Task details: Write the material out again, line by line, exactly as it is.

========

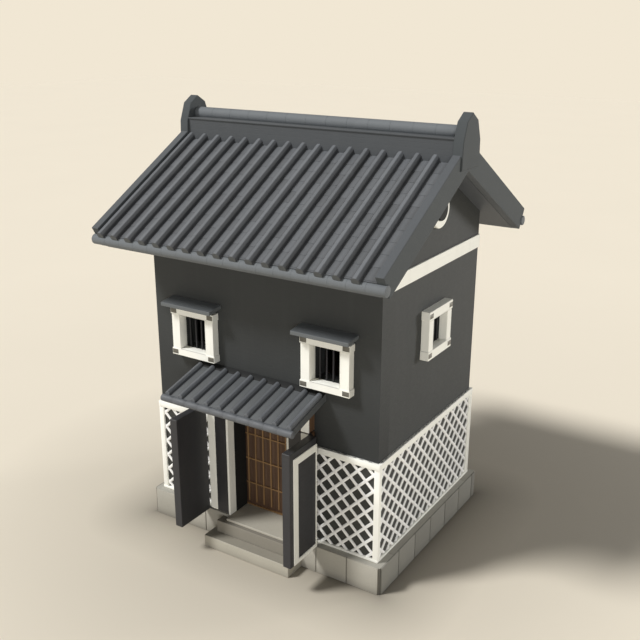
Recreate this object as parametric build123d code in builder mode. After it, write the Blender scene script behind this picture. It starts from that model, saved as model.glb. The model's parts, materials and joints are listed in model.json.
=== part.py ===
"""Namako-wall storehouse (kura): a two-storey plastered storehouse on a stone plinth.

Frame: origin at ground level under the middle of the building, +Z up,
the doorway faces -Y, +X is the right-hand gable.  Millimetres.
"""
from build123d import *
import os
from math import cos, radians, sin, tan

# body of the building
width = 4500            # outer faces of the gable walls
depth = 3534            # outer faces of the front and back walls
wall = 320              # thickness of the plastered earth walls

# stone base
plinth_height = 502
ledge = 158             # how far the plinth stands out from the walls
facing_proud = 24       # dressed stones in front of the plinth core
facing_bottom = 30
facing_top = 470
facing_corner = 22      # strip of core left bare at each corner
floor_thickness = 40
lower_step_half = 900
lower_step_front = 400  # in front of the facing stones
lower_step_height = 225
upper_step_half = 780
upper_step_front = 190
upper_step_height = 455
threshold_front = 120   # over the upper step

# doorway
door_half = 615         # clear half width
door_head = 2450        # height of the opening over the ground
surround_half = 1055
surround_proud = 175
lining = 42             # white lining round the opening
outer_band = 155        # white band on the outer edge of the surround
facing = 20             # plaster facing on the timber of the surround

# door leaves
leaf_inset = 281        # a closed leaf stops this far inside the edge of the surround
leaf_thickness = 150
leaf_lift = 8           # over the threshold
leaf_over_head = 110    # the leaf's top over the head of the opening
leaf_gap = 8            # running clearance of the leaves
meeting_gap = 8         # between the closed leaves
open_setback = 15       # open leaf stands this far in front of the surround
border_free_inset = 90  # bare edge of the leaf outside its white border
border_hinge_inset = 14
border_foot_inset = 20
border_head_inset = 110
border_wide = 130       # the border on the free edge and at the head
border_hinge = 20
border_foot = 70
border_thickness = 20
pivot_radius = 16
pivot_clearance = 0.1
pivot_eye = 36
eye_sides = 8
slot_reach = 230        # the arm's slot runs this far in from the pivot
arm_shoulder = 25       # the arm leaves its eye this far from the pin's axis
arm_foot = 90           # width of the arm where it meets the leaf
arm_thickness = 12
arm_gap = 6
collar = 60             # square collar under each arm
seat_gap = 0.3

# sliding lattice door
slider_lap = 40         # the door overlaps the opening by this much at each side
slider_over_head = 55
slider_board = 20
slider_bar = 24
slider_bar_depth = 22
slider_pitch = 163
slider_bars = 8
slider_rail_pitch = 487
slider_rail_first = 955
slider_rails = 4
slider_foot = 60        # plain foot of the door under the bars
slider_gap = 6
slider_travel = 1200
sill_thickness = 15
track_lip = 20
track_lip_height = 14
head_track_height = 60
track_end = 20          # track runs this far past the door at both ends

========

Output for this task:
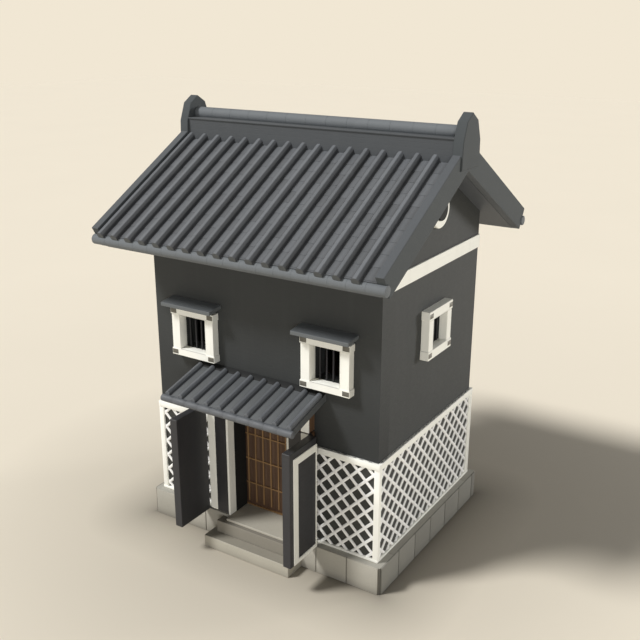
Recreate this object as parametric build123d code in builder mode. After it, write the Blender scene script behind this picture. It starts from that model, saved as model.glb. The model's parts, materials and joints are listed in model.json.
=== part.py ===
"""Namako-wall storehouse (kura): a two-storey plastered storehouse on a stone plinth.

Frame: origin at ground level under the middle of the building, +Z up,
the doorway faces -Y, +X is the right-hand gable.  Millimetres.
"""
from build123d import *
import os
from math import cos, radians, sin, tan

# body of the building
width = 4500            # outer faces of the gable walls
depth = 3534            # outer faces of the front and back walls
wall = 320              # thickness of the plastered earth walls

# stone base
plinth_height = 502
ledge = 158             # how far the plinth stands out from the walls
facing_proud = 24       # dressed stones in front of the plinth core
facing_bottom = 30
facing_top = 470
facing_corner = 22      # strip of core left bare at each corner
floor_thickness = 40
lower_step_half = 900
lower_step_front = 400  # in front of the facing stones
lower_step_height = 225
upper_step_half = 780
upper_step_front = 190
upper_step_height = 455
threshold_front = 120   # over the upper step

# doorway
door_half = 615         # clear half width
door_head = 2450        # height of the opening over the ground
surround_half = 1055
surround_proud = 175
lining = 42             # white lining round the opening
outer_band = 155        # white band on the outer edge of the surround
facing = 20             # plaster facing on the timber of the surround

# door leaves
leaf_inset = 281        # a closed leaf stops this far inside the edge of the surround
leaf_thickness = 150
leaf_lift = 8           # over the threshold
leaf_over_head = 110    # the leaf's top over the head of the opening
leaf_gap = 8            # running clearance of the leaves
meeting_gap = 8         # between the closed leaves
open_setback = 15       # open leaf stands this far in front of the surround
border_free_inset = 90  # bare edge of the leaf outside its white border
border_hinge_inset = 14
border_foot_inset = 20
border_head_inset = 110
border_wide = 130       # the border on the free edge and at the head
border_hinge = 20
border_foot = 70
border_thickness = 20
pivot_radius = 16
pivot_clearance = 0.1
pivot_eye = 36
eye_sides = 8
slot_reach = 230        # the arm's slot runs this far in from the pivot
arm_shoulder = 25       # the arm leaves its eye this far from the pin's axis
arm_foot = 90           # width of the arm where it meets the leaf
arm_thickness = 12
arm_gap = 6
collar = 60             # square collar under each arm
seat_gap = 0.3

# sliding lattice door
slider_lap = 40         # the door overlaps the opening by this much at each side
slider_over_head = 55
slider_board = 20
slider_bar = 24
slider_bar_depth = 22
slider_pitch = 163
slider_bars = 8
slider_rail_pitch = 487
slider_rail_first = 955
slider_rails = 4
slider_foot = 60        # plain foot of the door under the bars
slider_gap = 6
slider_travel = 1200
sill_thickness = 15
track_lip = 20
track_lip_height = 14
head_track_height = 60
track_end = 20          # track runs this far past the door at both ends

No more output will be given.